Sadie Sink in John Proctor is the Villain, 2025. Julieta Cervantes
It's hard to fathom how someone with that much raw talent and good fortune might question the trajectory of her career—especially now that she's just finished another acclaimed theatrical role, this time for the Broadway play John Proctor Is the Villain. As she begins to calculate her next steps outside of the Netflix bubble, Sink is doing what few other actors her age have accomplished: establishing her ability to lead a lucrative commercial franchise while simultaneously pursuing projects that feed her artistic appetite. It's a precious position to be in. In a lot of ways, she has been treading that dichotomy all along.
During her eight-year run as Max, Sink has also starred in the 2021 Fear Street horror trilogy, based on R.L. Stine's best-selling book series; the 2024 thriller A Sacrifice, adapted from Nicholas Hogg's novel Tokyo; and the 2025 drama O'Dessa, an ambitious rock musical set in a postapocalyptic world. She earned critical acclaim for her supporting role in Darren Aronofsky's The Whale, which ultimately won two Oscars in 2023. Taylor Swift sought her out, specifically, to play a leading role in the short-film adaptation of her hit song "All Too Well."
"It doesn't matter how many projects you do, how many good reviews you get, how many people tell you you're amazing," Sink continues. "Everyone still reaches that point where there is always going to be self-doubt. And I had a lot of that last year, for whatever reason."
From Left: Amalia Yoo, Morgan Scott, Sadie Sink, Fina Strazza, Nihar Duvvuri, and Hagan Oliveras in John Proctor is the Villain, 2025. Julieta Cervantes
Sink and I connect over the phone on a balmy June afternoon, during a brief window of free time she has between performances of John Proctor Is the Villain. The stage play, written by Kimberly Belflower and directed by Danya Taymor, follows a group of high school juniors studying Arthur Miller's The Crucible in the delicate early days of the #MeToo movement. It also marks Sink's homecoming to Broadway after 10 long years.
"Going back to theater was so important, not only to prove to myself that I could do it, but also to feel like an actor again," Sink says. "I was able to touch base with the kid in me that loved acting and felt this weird pull toward it. And I know that that is still true today, and it's okay that I don't know how to do anything else right now, because this is all I need to do."

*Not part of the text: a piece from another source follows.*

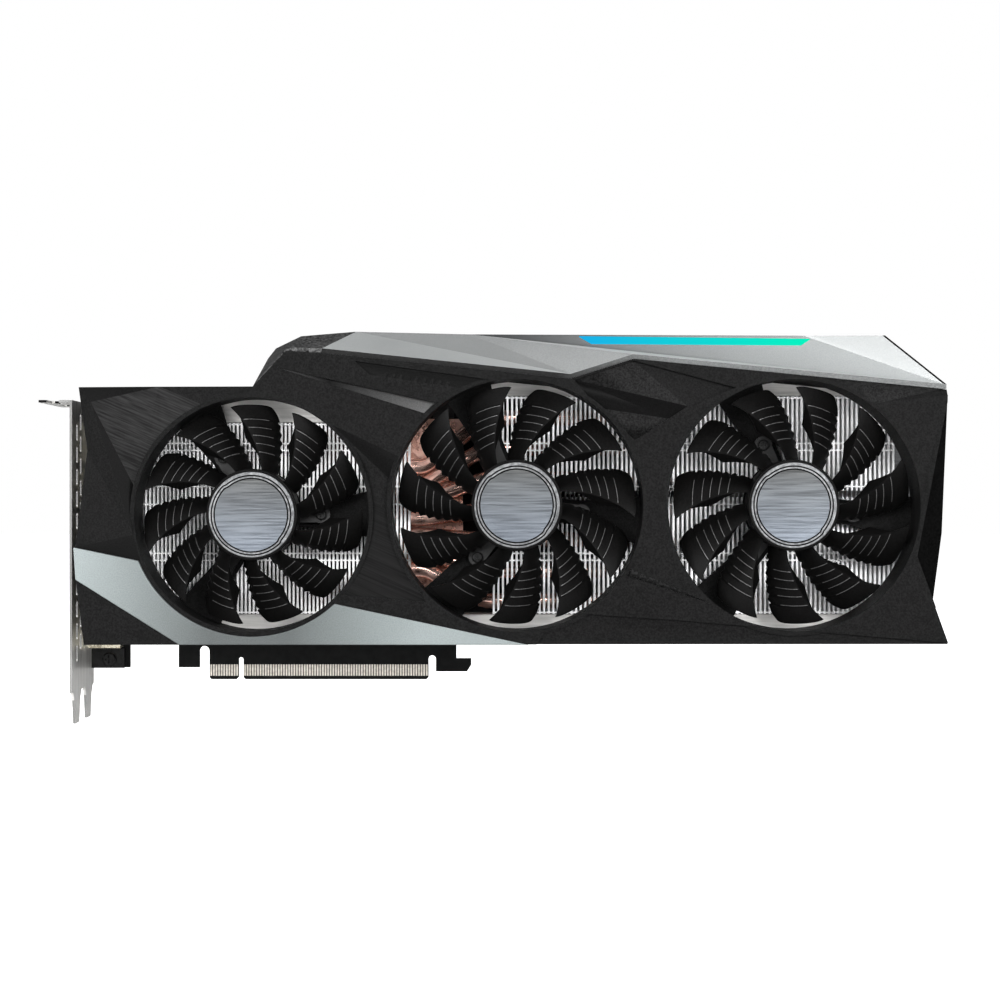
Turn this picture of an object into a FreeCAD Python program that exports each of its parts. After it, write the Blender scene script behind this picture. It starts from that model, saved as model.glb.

Her performance as Shelby Holcomb, a teen girl bearing the weight of a secret no child should hold, rightfully earned Sink her first-ever Tony nomination—one of seven that the production reaped. Although she departed the production in July, Sink, who was instrumental in securing John Proctor its Broadway run, won't be leaving Shelby's story behind any time soon. This summer, Universal officially greenlit a film adaptation of the play, with Sink in the driver's seat as an executive producer.
Taymor first met Sink to talk through the script on a Zoom call back in 2023. Sink's passion was clear from the start. "I found her so curious, grounded, and whip-smart," Taymor recalls. "I could tell what a powerful, ego-less artist she was, even from that first Zoom call."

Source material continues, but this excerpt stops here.